The Targeted Killing Policy is Counter-Productive

Many of us in Yemen believe that even strikes that kill AQAP leaders can be
counterproductive. The short-term military gains are miniscule compared to the
long-term damage that the targeted killing program causes. In the place of one
slain leader, new leaders swiftly emerge in furious retaliation for attacks in
their territories. And with each strike, it becomes ever easier to belong to a
militant group in the region where your tribe lives.

As Khaled Toayman, a
young Sheikh from Marib and a son of a Yemeni member of parliament told me, “We
are against terrorism and we seek to live in peace and dignity like anyone else
in the world. I don’t hate America or Americans. I just want to know why my
relatives are killed.”

In my visits to the areas affected by drone
strikes, I observed an increasing sentiment that America is part of a problem
and not a solution, something that is hard for diplomats to feel while living
disconnected from Yemenis in the emerging Green Zones of Sanaa. In Yemen, it’s
impossible to win a war with drone strikes where basic services and human needs
remain unmet. For a loaf of bread, you can push a hungry, desperate and angry
young man to fight for al-Qaeda, possibly regardless of his ideological
beliefs.

Conclusion

Mr. Chairman and members of the committee, we Yemenis are the ones who suffer
the most from the presence of Al Qaeda and getting rid of this exhausting plague
is a top priority for the majority of people in the country. But we also see
that there is no easy way to end terrorism. Only a long-term approach that
strengthens democracy, accountability and justice, together with programs to
address structural economic and social drivers of extremism can bring about
security in my country.

When I think of solutions, I think of our common ideals. The drone program is
far from these. Edward S. Herman offers us a critique and an opportunity in his
reflection on Hana’s Arendt concept of the Banality of Evil: “Doing terrible
things in an organized and systematic way rests on ‘normalization.’ This is the
process whereby ugly, degrading, murderous, and unspeakable acts become routine
and are accepted as ‘the way things are done.’ ”

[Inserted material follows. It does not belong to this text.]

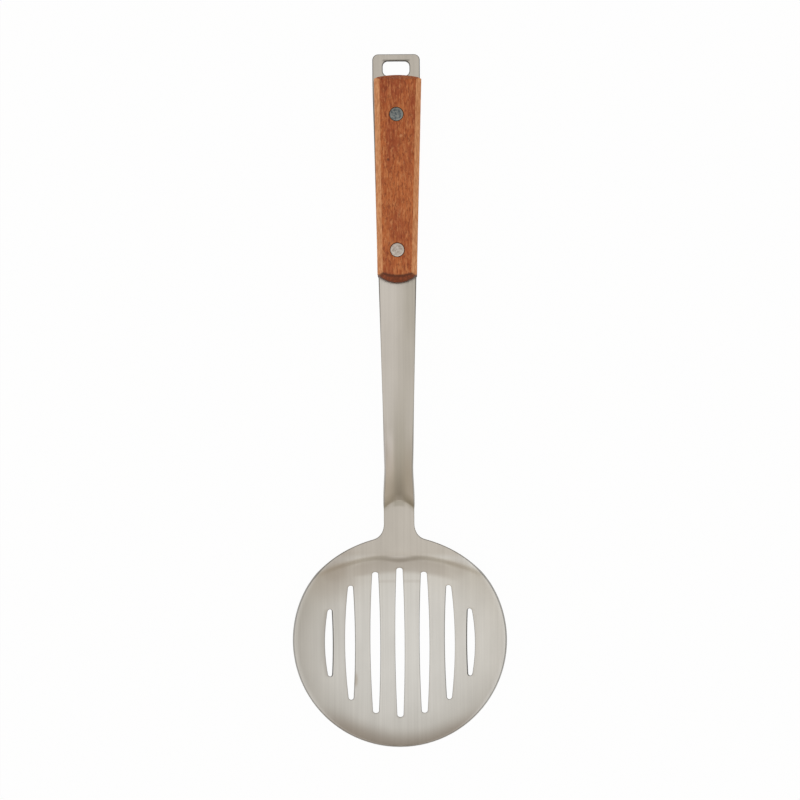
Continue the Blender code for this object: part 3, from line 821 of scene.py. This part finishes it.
def make_body():
    points, faces, on_edge = sheet_surface()
    body = new_piece("stamped_sheet", points, faces)
    # The cut edges get a painted shade, darker than the faces.
    add_mask(body, "cut_edge_shade", on_edge)
    place_piece(body, "skimmer_body")
    return body


def make_scales():
    """Both scales, drilled for the rivets."""
    drills = []
    for name, place in RIVET_PLACES.items():
        points, faces = turned_surface(drill_profile(), place)
        drills.append(new_piece(name + "_drill", to_object(points), faces))
    scales = []
    for node, facing in (("front_scale", 1), ("back_scale", -1)):
        points, faces, arris = scale_surface(facing)
        scale = new_piece("planed_" + node, to_object(points), faces)
        add_mask(scale, "low_arris", arris)
        drill_through(scale, drills)
        place_piece(scale, node)
        scales.append(scale)
    for drill in drills:
        bpy.data.objects.remove(drill)
    return scales


def make_rivets():
    """Post and socket of each rivet, by the name of its node."""
    rivets = {}
    for name, place in RIVET_PLACES.items():
        for suffix, profile in rivet_profiles().items():
            points, faces = turned_surface(profile, place)
            node = name + suffix
            rivets[node] = new_piece("turned_" + node, to_object(points), faces, RIVET_SHARP)
            place_piece(rivets[node], node)
    return rivets


def make_camera():
    """Straight above the skimmer, with its top towards the top of the picture."""
    data = bpy.data.cameras.new("camera")
    data.sensor_width = 36.0
    data.lens = FOCAL_PIXELS * data.sensor_width / PICTURE_PIXELS
    camera = add_object("camera", data)
    camera.location = (CAMERA_SIDE, 0.0, RIM_HEIGHT + FOCAL_PIXELS * PIXEL)
    camera.rotation_euler = (0.0, 0.0, -CAMERA_ROLL)
    bpy.context.scene.camera = camera


def add_node(tree, kind, inputs=(), **settings):
    """Adds a shader node, sets it up, and fills inputs with values or other nodes' outputs."""
    node = tree.nodes.new('ShaderNode' + kind)
    for name, value in settings.items():
        setattr(node, name, value)
    for socket, value in dict(inputs).items():
        if isinstance(value, bpy.types.NodeSocket):
            tree.links.new(value, node.inputs[socket])
        else:
            node.inputs[socket].default_value = value
    return node


def math_node(tree, operation, first, *others):
    """The first value joined with each of the others in turn."""
    for other in others or (0.0,):
        node = add_node(tree, 'Math', {0: first, 1: other}, operation=operation)
        first = node.outputs[0]
    return first


def product(tree, *values):
    return math_node(tree, 'MULTIPLY', *values)


def total(tree, *values):
    return math_node(tree, 'ADD', *values)


def remap(tree, value, start, end, low=0.0, high=1.0):
    """Low up to start, high past end, eased in between."""
    node = add_node(tree, 'MapRange', {'Value': value, 'From Min': start, 'From Max': end,
                                       'To Min': low, 'To Max': high},
                    interpolation_type='SMOOTHSTEP')
    return node.outputs['Result']


def fade(tree, place, start, end, low=0.0, high=1.0):
    """The same with start and end in millimetres."""
    return remap(tree, place, start * MM, end * MM, low, high)


def window(tree, place, start, full, last=None, end=None):
    """0 up to start, 1 from full on and, where end is given, 0 again past it, in millimetres."""
    rise = fade(tree, place, start, full)
    return rise if last is None else product(tree, rise, fade(tree, place, end, last))


def split(tree, vector):
    """X, Y and Z of a vector."""
    return add_node(tree, 'SeparateXYZ', {0: vector}).outputs


def distance(tree, vector, centre):
    return add_node(tree, 'VectorMath', {0: vector, 1: centre}, operation='DISTANCE').outputs[1]


def past_line(tree, axes, line_y, bow):
    """Distance along Y past a line across the skimmer that bows back by bow times X squared."""
    straight = math_node(tree, 'SUBTRACT', axes[1], line_y)
    return total(tree, straight, product(tree, axes[0], axes[0], bow))


def spot(tree, vector, centre, radius, strength):
    """A soft round spot: strength at its centre, nothing past its radius."""
    return remap(tree, distance(tree, vector, centre), radius, 0.3 * radius, 0.0, strength)


def blend(tree, factor, first, second, mode='MIX'):
    """Colour between first and second, or second laid over first in the given mode."""
    node = add_node(tree, 'Mix', {0: factor, 6: first, 7: second},
                    data_type='RGBA', blend_type=mode)
    return node.outputs[2]


def shade_colour(tree, colour, shade, powers=(1.0, 1.0, 1.0)):
    """Colour times the shade, which is raised to a power of its own in red, green and blue."""
    shades = [math_node(tree, 'POWER', shade, power) for power in powers]
    tint = add_node(tree, 'CombineColor', dict(enumerate(shades)))
    return blend(tree, 1.0, colour, tint.outputs[0], 'MULTIPLY')


def stretched_noise(tree, vector, scale, detail, roughness, shift=(0.0, 0.0, 0.0)):
    """Noise whose grains measure about one over scale along each axis, in metres."""
    mapping = add_node(tree, 'Mapping', {'Vector': vector, 'Location': shift, 'Scale': scale})
    noise = add_node(tree, 'TexNoise', {'Vector': mapping.outputs[0], 'Scale': 1.0,
                                        'Detail': detail, 'Roughness': roughness})
    return noise.outputs[0]


def new_group(name):
    """An empty node group that takes object coordinates, and the socket that gives them."""
    group = bpy.data.node_groups.new(name, 'ShaderNodeTree')
    group.interface.new_socket("Vector", in_out='INPUT', socket_type='NodeSocketVector')
    return group, group.nodes.new('NodeGroupInput').outputs["Vector"]


def give_outputs(group, **values):
    """Ends a node group with an output of its own name for each value."""
    for name in values:
        group.interface.new_socket(name, in_out='OUTPUT', socket_type='NodeSocketFloat')
    end = group.nodes.new('NodeGroupOutput')
    for name, value in values.items():
        group.links.new(value, end.inputs[name])
    return group


def brush_group():
    """Lines of a belt grinder along Y: tone and height of fine and coarse lines, and smudges."""
    group, vector = new_group("brush_lines")
    fine = stretched_noise(group, vector, (3600.0, 22.0, 0.0), 3.0, 0.6)
    coarse = stretched_noise(group, vector, (850.0, 7.0, 0.0), 3.0, 0.55)
    smudges = stretched_noise(group, vector, (55.0, 30.0, 55.0), 3.0, 0.5)
    both = total(group, product(group, fine, 0.45), product(group, coarse, 0.55))
    return give_outputs(group, Tone=remap(group, both, 0.3, 0.7), Smudges=smudges, Height=fine)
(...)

As a Yemeni citizen, I urge the US government not normalize crimes committed
under the name of your great country. I call on the US administration to be
transparent regarding the strikes it has authorized in Yemen and to compensate
affected civilians. I call on the United States to critically reflect on using
targeted strikes and the existing counterterrorism policy in Yemen and to see
that, it is insecurity and not security that these are creating in my country,
the region, the US, and the entire world.